Start SOURCE EXCERPT

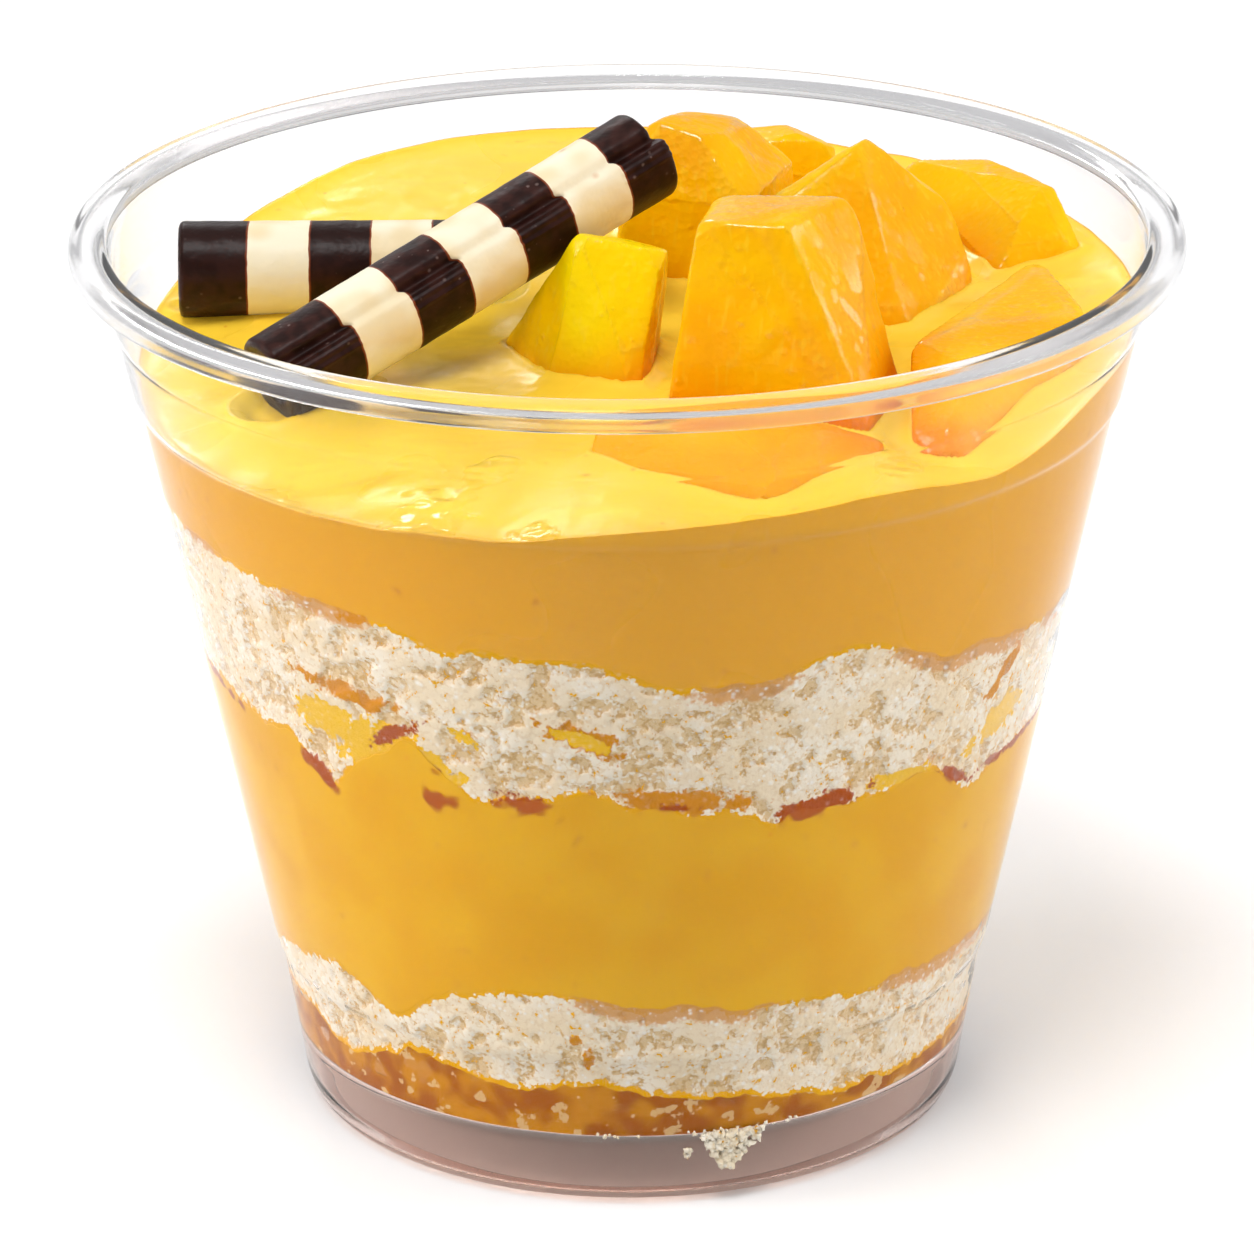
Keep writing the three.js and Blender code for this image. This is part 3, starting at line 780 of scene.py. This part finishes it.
# Sponge between two boundaries. contact = lumps + grains + touch says where it meets the wall, and its side
# dips inwards where it doesn't: (1 - contact) (hollow + grain) + contact grain.
def spongeLayer(name, layer):
    shape, seed = spongeShape, layer["seed"]
    radius, side, points, marked, topGap, bottomGap = startLayer(layer, shape["capRows"], marks)
    field = shape["lumpShare"] * rough(points, shape["lump"], 2, seed)
    field = field + shape["grainShare"] * lumps(points, shape["grain"], seed + 5) + shape["touch"]
    contact = smooth(field, -0.2, 0.15)
    grain = grains(points, shape["grain"], seed + 9)
    edgeFade = smooth(np.minimum(topGap, bottomGap), shape["edgeFrom"], shape["edgeTo"])
    hollow = shape["hollow"] + shape["hollowGrain"] * grain
    dip = ((1 - contact) * hollow + contact * shape["touchGrain"] * grain) * edgeFade
    pocket = smooth(marked["pocket"], 0.3, 0.7)
    dip = np.where(side, dip * (1 - pocket) + shape["pocketDip"] * pocket, shape["capDip"])
    points[..., :2] *= (1 - dip / np.maximum(radius, 1))[..., None]
    brownPlaces = smooth(lumps(points, shape["brownSize"], seed + 21), -0.4, 0.15)
    marked["contact"] = field
    marked["browning"] = smooth(topGap, shape["brownFrom"], shape["brownTo"]) * brownPlaces
    marked["rim"] = smooth(np.minimum(topGap, bottomGap), shape["teeth"], 0.0)
    makeBall(name, points, layer["look"], layer["node"], marked)


creamShape = {"capRows": 5, "crumb": 1.2, "crumbFrom": 0.25, "crumbTo": 0.65, "dent": 1.4, "dentDepth": 0.12}


# Mousse between two boundaries, pressed smooth on the wall, with sunk crumbs and dents where crumbs is 1.
def creamLayer(name, layer):
    shape, seed, crumbs = creamShape, layer["seed"], layer["crumbs"]
    radius, side, points, marked, *_ = startLayer(layer, shape["capRows"], ("crust", "amber"))
    bits = smooth(rough(points, shape["crumb"], 2, seed), shape["crumbFrom"], shape["crumbTo"])
    marked["bits"] = crumbs * bits
    dents = smooth(lumps(points, shape["dent"], seed + 3), 0.1, 0.8)
    dip = np.where(side, shape["dentDepth"] * crumbs * dents, 0)
    points[..., :2] *= (1 - dip / np.maximum(radius, 1))[..., None]
    makeBall(name, points, layer["look"], layer["node"], marked)


for name, layer in layers.items():
    makeLayer = creamLayer if "crumbs" in layer else spongeLayer
    makeLayer(name, layer)
print("layers ready")

topCream = {
    "columns": 640, "sideRows": 30, "rings": 120, "capRows": 4, "crowd": 1.15,
    "climb": 0.45, "climbWidth": 0.6,  # how far it creeps up the wall
    "hug": 0.6, "hugWidth": 0.8, "hugInside": 0.35, "sink": 1.2,  # its lift at what stands in it
    "bowl": 1.6, "calm": 4.0, "amber": 0.4,
    "waves": [(10.0, 0.38, 81, 0), (4.5, 0.12, 82, 3)], "ripple": (1.9, 0.03, 83),  # size, height, seed
    "swells": [  # x, y, size, rise
        (-31, -12, 6, 1.9), (-18, -30, 7, 0.5), (-12, 26, 12, 0.8), (9, -35, 8, -0.9), (12, -33, 6, -0.6)],
    "wetSpots": [  # x, y, size
        (-16.6, -35.9, 3.4), (-7.8, -40.6, 2.0), (-11.3, -28.4, 2.2), (-30.7, -29.5, 2.2), (22.5, -29.5, 2.4),
        (-27, 20, 3), (8, 33, 3)],
    "wetRagged": 0.6, "wetSize": 2.2, "wetSeed": 87,
}
mangoNames = [
    "mango_front", "mango_slice", "mango_left", "mango_center", "mango_right", "mango_back_right",
    "mango_back_left", "mango_back"]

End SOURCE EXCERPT

- **DIRECTIVE**: Repeat every line of the data, exactly and in full.

- **OUTPUT**:
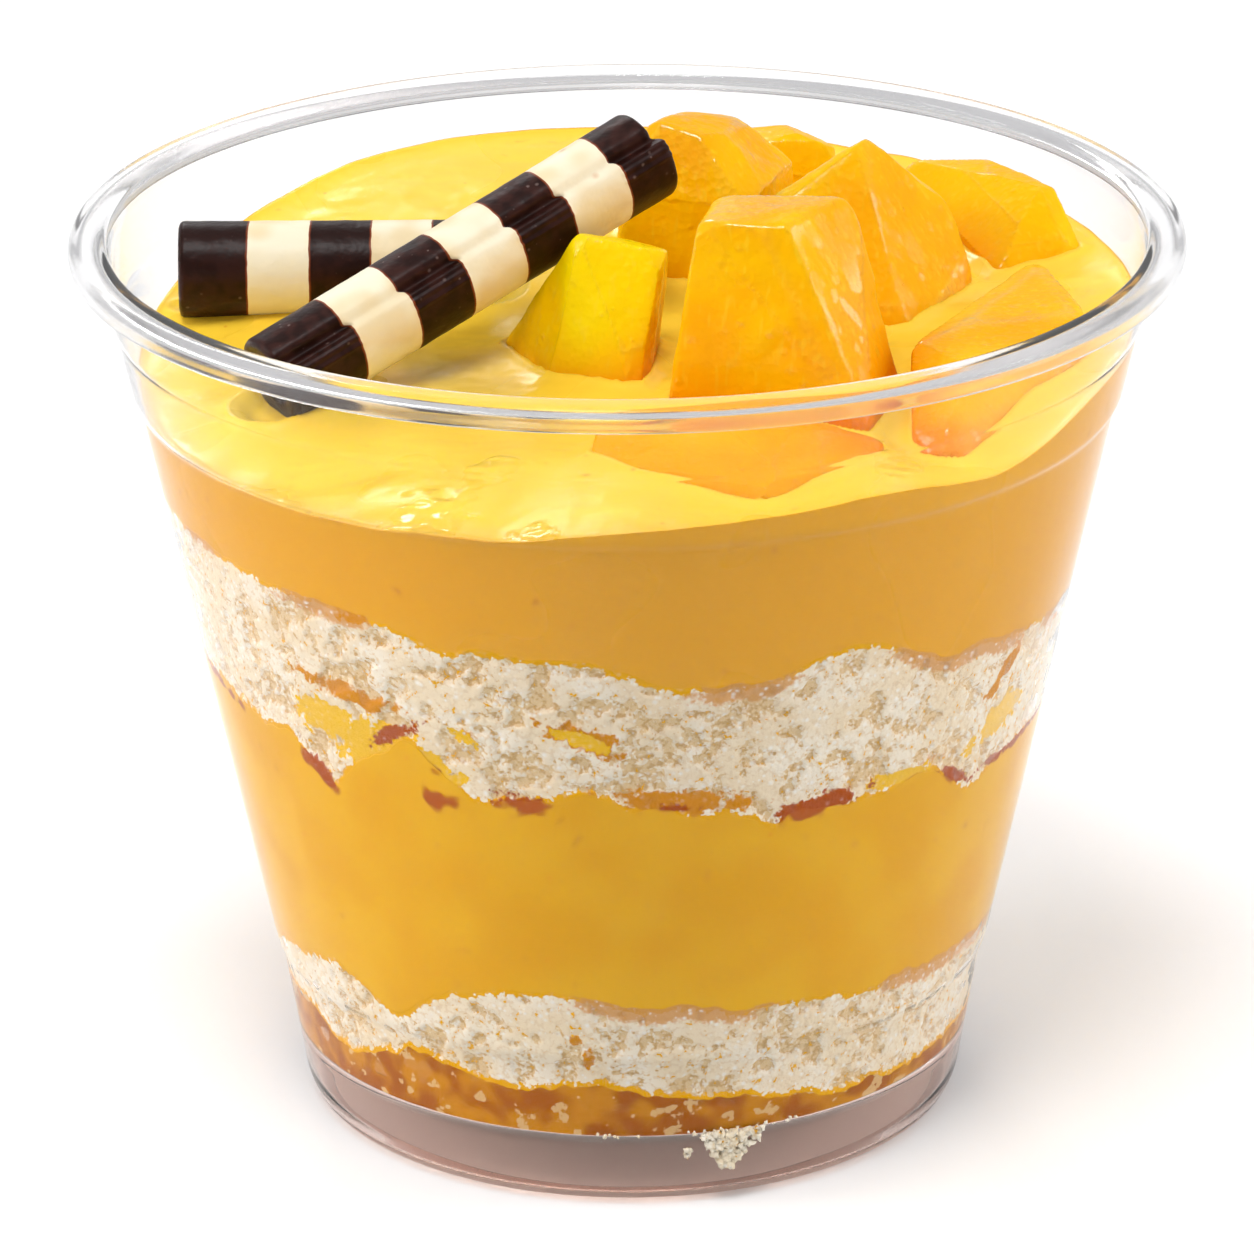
Keep writing the three.js and Blender code for this image. This is part 3, starting at line 780 of scene.py. This part finishes it.
# Sponge between two boundaries. contact = lumps + grains + touch says where it meets the wall, and its side
# dips inwards where it doesn't: (1 - contact) (hollow + grain) + contact grain.
def spongeLayer(name, layer):
    shape, seed = spongeShape, layer["seed"]
    radius, side, points, marked, topGap, bottomGap = startLayer(layer, shape["capRows"], marks)
    field = shape["lumpShare"] * rough(points, shape["lump"], 2, seed)
    field = field + shape["grainShare"] * lumps(points, shape["grain"], seed + 5) + shape["touch"]
    contact = smooth(field, -0.2, 0.15)
    grain = grains(points, shape["grain"], seed + 9)
    edgeFade = smooth(np.minimum(topGap, bottomGap), shape["edgeFrom"], shape["edgeTo"])
    hollow = shape["hollow"] + shape["hollowGrain"] * grain
    dip = ((1 - contact) * hollow + contact * shape["touchGrain"] * grain) * edgeFade
    pocket = smooth(marked["pocket"], 0.3, 0.7)
    dip = np.where(side, dip * (1 - pocket) + shape["pocketDip"] * pocket, shape["capDip"])
    points[..., :2] *= (1 - dip / np.maximum(radius, 1))[..., None]
    brownPlaces = smooth(lumps(points, shape["brownSize"], seed + 21), -0.4, 0.15)
    marked["contact"] = field
    marked["browning"] = smooth(topGap, shape["brownFrom"], shape["brownTo"]) * brownPlaces
    marked["rim"] = smooth(np.minimum(topGap, bottomGap), shape["teeth"], 0.0)
    makeBall(name, points, layer["look"], layer["node"], marked)


creamShape = {"capRows": 5, "crumb": 1.2, "crumbFrom": 0.25, "crumbTo": 0.65, "dent": 1.4, "dentDepth": 0.12}


# Mousse between two boundaries, pressed smooth on the wall, with sunk crumbs and dents where crumbs is 1.
def creamLayer(name, layer):
    shape, seed, crumbs = creamShape, layer["seed"], layer["crumbs"]
    radius, side, points, marked, *_ = startLayer(layer, shape["capRows"], ("crust", "amber"))
    bits = smooth(rough(points, shape["crumb"], 2, seed), shape["crumbFrom"], shape["crumbTo"])
    marked["bits"] = crumbs * bits
    dents = smooth(lumps(points, shape["dent"], seed + 3), 0.1, 0.8)
    dip = np.where(side, shape["dentDepth"] * crumbs * dents, 0)
    points[..., :2] *= (1 - dip / np.maximum(radius, 1))[..., None]
    makeBall(name, points, layer["look"], layer["node"], marked)


for name, layer in layers.items():
    makeLayer = creamLayer if "crumbs" in layer else spongeLayer
    makeLayer(name, layer)
print("layers ready")

topCream = {
    "columns": 640, "sideRows": 30, "rings": 120, "capRows": 4, "crowd": 1.15,
    "climb": 0.45, "climbWidth": 0.6,  # how far it creeps up the wall
    "hug": 0.6, "hugWidth": 0.8, "hugInside": 0.35, "sink": 1.2,  # its lift at what stands in it
    "bowl": 1.6, "calm": 4.0, "amber": 0.4,
    "waves": [(10.0, 0.38, 81, 0), (4.5, 0.12, 82, 3)], "ripple": (1.9, 0.03, 83),  # size, height, seed
    "swells": [  # x, y, size, rise
        (-31, -12, 6, 1.9), (-18, -30, 7, 0.5), (-12, 26, 12, 0.8), (9, -35, 8, -0.9), (12, -33, 6, -0.6)],
    "wetSpots": [  # x, y, size
        (-16.6, -35.9, 3.4), (-7.8, -40.6, 2.0), (-11.3, -28.4, 2.2), (-30.7, -29.5, 2.2), (22.5, -29.5, 2.4),
        (-27, 20, 3), (8, 33, 3)],
    "wetRagged": 0.6, "wetSize": 2.2, "wetSeed": 87,
}
mangoNames = [
    "mango_front", "mango_slice", "mango_left", "mango_center", "mango_right", "mango_back_right",
    "mango_back_left", "mango_back"]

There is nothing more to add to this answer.